Well, at least you know what the problem is. Such a shame too, since the color is so lovely.



You were very generous in keeping us away from another disaster.


So-o-o sorry. It had such promise. Thank you for the tip about superwash wool growing. The neckline is so lovely, especially from the back, maybe you can retain it and mesh it with another body? Or is that just whistling Dixie?


If you haven't done this: get it wet and put it in the dryer. Superwash is meant to be washed and dried. It may not solve the problem since this is such a heavy sweater, but then again it may. I have two sweaters that were saved by the dryer.


I'm sorry about the sweater results but that last photo - I just LOVE it. It captures your personality in a truly wonderful way.

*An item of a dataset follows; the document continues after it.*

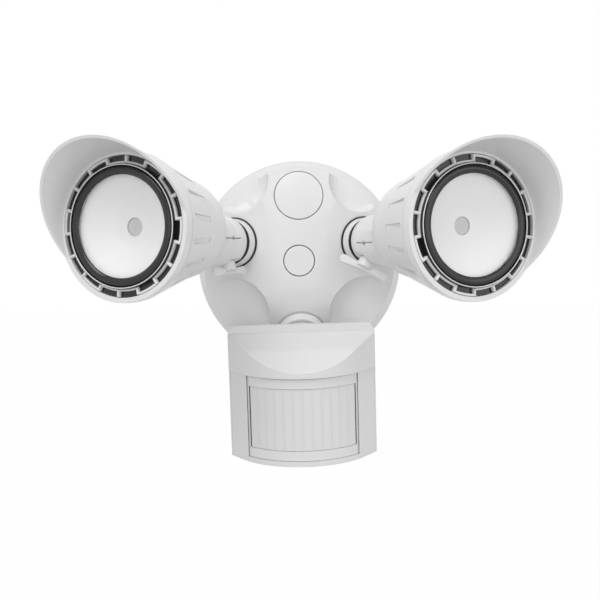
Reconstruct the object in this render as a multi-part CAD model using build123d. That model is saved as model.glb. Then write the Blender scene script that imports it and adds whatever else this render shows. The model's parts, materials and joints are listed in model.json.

I have seen a few Carbeth photos and thought things like, "That's too big" or "It's droopy" and some of those reactions must surely be for the reasons you state -- the yarn is too heavy and the added length (who DIDN'T make that longer??) only makes it worse. Also, I think Kate Davies is quite petite so there's just naturally less weight dragging it down (in addition to the lighter yarn to begin with). Darn. That color is amazing!! What are you going to do with it?


I love the photos and the full disclosure. Some sweaters just aren't meant to be. I can't tell you how many times I've ignored the little nagging voice telling me something about my knitting isn't quite right only to rip out later. You learned something from this experience and maybe will repurpose the yarn. As I like to say, "you are getting your money's worth out of the yarn when you knit it again. "


Well I was looking forward to having Carbeth's together ;-) Of course, I don't know yet what I'll think of mine, on. I looked at your first picture, and thought - "but I thought she was making it cropped." Ah well, knowing when to cut your losses is one of the benefits of experience.


PS - I think it's not just weight but also "body" - many superwash yarns just want to slink.


Sorry about your experience...and sweater! Bummer! And such a lovely color on you! Live and learn...and better success with your next project!



Well, I am still going to attempt this sweater. But you saved me a real disaster -- for some reason I read the pattern as calling for worsted weight doubled, and worsted weight was what I ordered. Sheesh! That sweater would have been 1, too big; B, too warm; iii, w-a-y too heavy. I am in correspondence with Webs right now to facilitate a return and exchange. Thanks for saving me!